Task description
Output each line of the material exactly as it stands.
►
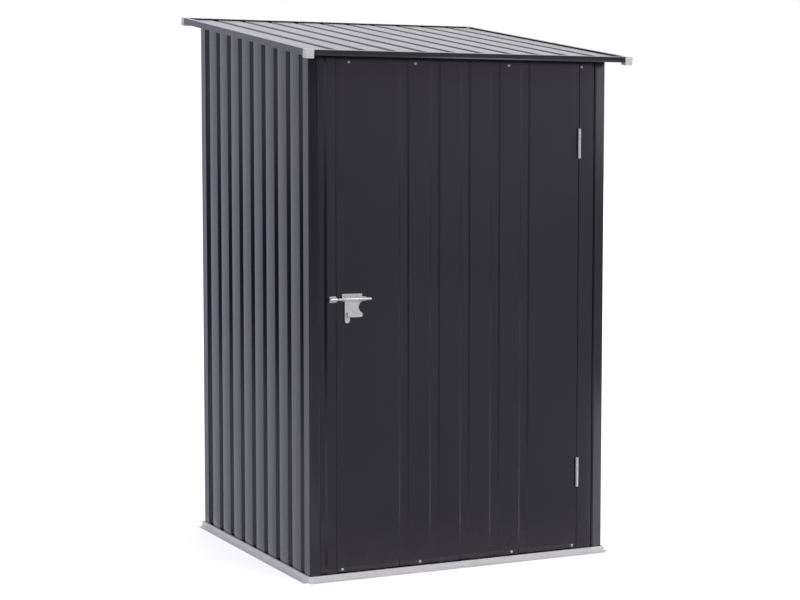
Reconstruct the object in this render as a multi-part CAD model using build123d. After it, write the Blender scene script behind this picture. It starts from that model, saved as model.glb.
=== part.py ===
from build123d import *
import os
from math import atan2, cos, hypot, radians, sin, tan

os.makedirs("parts", exist_ok=True)

# Small lean-to metal tool shed: ribbed steel sheet on a base rail frame, a roof that falls
# from back to front, and one side-hung door with a bolt latch on the low front.
# Millimetres. X runs along the front to the right, Y runs back into the shed, Z is up.
# The origin is on the ground under the middle of the roof.

# Overall size
shed_height = 1600.0
wall_width = 936.0
wall_depth = 856.0
front_overhang = 85.0
back_overhang = 67.0
side_overhang = 41.0
roof_pitch = 8.27

# Sheet steel
sheet = 1.0
rail_sheet = 1.2
seat_gap = 0.3
moving_gap = 5.0

# Ribbed sheet of the walls and the roof
rib_pitch = 93.0
rib_crest = 63.5
rib_slope = 7.0
wall_rib_depth = 10.0
least_recess = 20.0
side_rib_shift = -3.75
roof_rib_pitch = 90.1
roof_rib_depth = 9.0
roof_rib_shift = -4.0
least_roof_lap = 15.0

# Base rails
rail_height = 16.5
rail_ledge = 6.5
ground_flange = 15.0
rail_tread = 30.0

# Corner posts
post_face = 33.0
post_side = 39.0
post_return = 23.0

# Door opening
jamb_width = 49.5
door_thickness = 19.0
pad_set_back = 5.0
pad_height = 5.0
jamb_recess = 16.0
jamb_return = 24.0

# Pressed pads of the door
groove_pitch = 96.0
groove_width = 29.0
groove_middle = 11.8
least_end_pad = 160.0
pad_slope = 6.0
door_margin = 1.0
door_bottom_margin = 8.5

# Folded channels
channel_flange = 25.0
top_rail_leg = 20.0

# Roof edge
cap_size = 24.0
cap_proud = 2.0
cap_proud_top = 0.5
cap_chamfer = 1.0
trim_height = 14.0
trim_flange = 16.0
trim_skirt = 4.0
trim_chamfer = 3.0

# Hinges
hinge_height = 86.0
hinge_radius = 4.5
hinge_pin_radius = 2.0
hinge_clearance = 0.1
hinge_gap = 0.5
hinge_leaf = 1.2
hinge_leaf_depth = 22.0
upper_hinge_drop = 227.9
lower_hinge_rise = 223.5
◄
The result
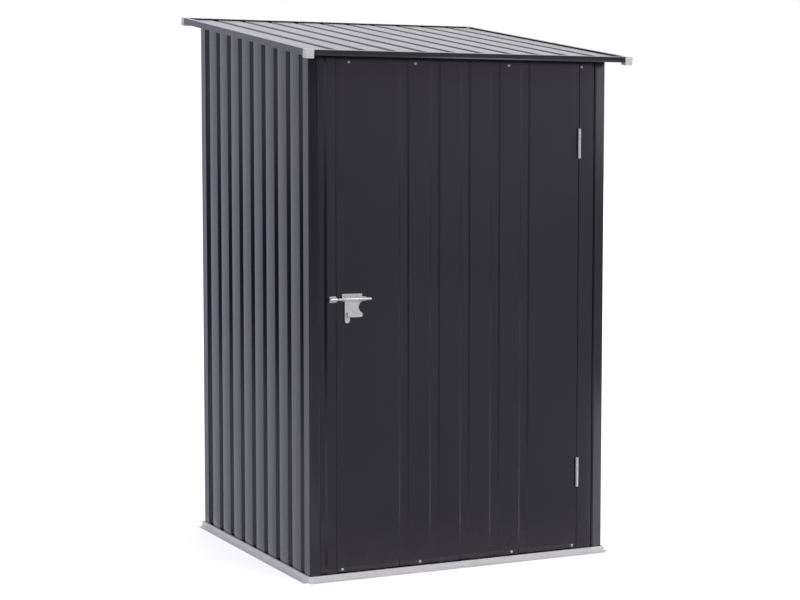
Reconstruct the object in this render as a multi-part CAD model using build123d. After it, write the Blender scene script behind this picture. It starts from that model, saved as model.glb.
=== part.py ===
from build123d import *
import os
from math import atan2, cos, hypot, radians, sin, tan

os.makedirs("parts", exist_ok=True)

# Small lean-to metal tool shed: ribbed steel sheet on a base rail frame, a roof that falls
# from back to front, and one side-hung door with a bolt latch on the low front.
# Millimetres. X runs along the front to the right, Y runs back into the shed, Z is up.
# The origin is on the ground under the middle of the roof.

# Overall size
shed_height = 1600.0
wall_width = 936.0
wall_depth = 856.0
front_overhang = 85.0
back_overhang = 67.0
side_overhang = 41.0
roof_pitch = 8.27

# Sheet steel
sheet = 1.0
rail_sheet = 1.2
seat_gap = 0.3
moving_gap = 5.0

# Ribbed sheet of the walls and the roof
rib_pitch = 93.0
rib_crest = 63.5
rib_slope = 7.0
wall_rib_depth = 10.0
least_recess = 20.0
side_rib_shift = -3.75
roof_rib_pitch = 90.1
roof_rib_depth = 9.0
roof_rib_shift = -4.0
least_roof_lap = 15.0

# Base rails
rail_height = 16.5
rail_ledge = 6.5
ground_flange = 15.0
rail_tread = 30.0

# Corner posts
post_face = 33.0
post_side = 39.0
post_return = 23.0

# Door opening
jamb_width = 49.5
door_thickness = 19.0
pad_set_back = 5.0
pad_height = 5.0
jamb_recess = 16.0
jamb_return = 24.0

# Pressed pads of the door
groove_pitch = 96.0
groove_width = 29.0
groove_middle = 11.8
least_end_pad = 160.0
pad_slope = 6.0
door_margin = 1.0
door_bottom_margin = 8.5

# Folded channels
channel_flange = 25.0
top_rail_leg = 20.0

# Roof edge
cap_size = 24.0
cap_proud = 2.0
cap_proud_top = 0.5
cap_chamfer = 1.0
trim_height = 14.0
trim_flange = 16.0
trim_skirt = 4.0
trim_chamfer = 3.0

# Hinges
hinge_height = 86.0
hinge_radius = 4.5
hinge_pin_radius = 2.0
hinge_clearance = 0.1
hinge_gap = 0.5
hinge_leaf = 1.2
hinge_leaf_depth = 22.0
upper_hinge_drop = 227.9
lower_hinge_rise = 223.5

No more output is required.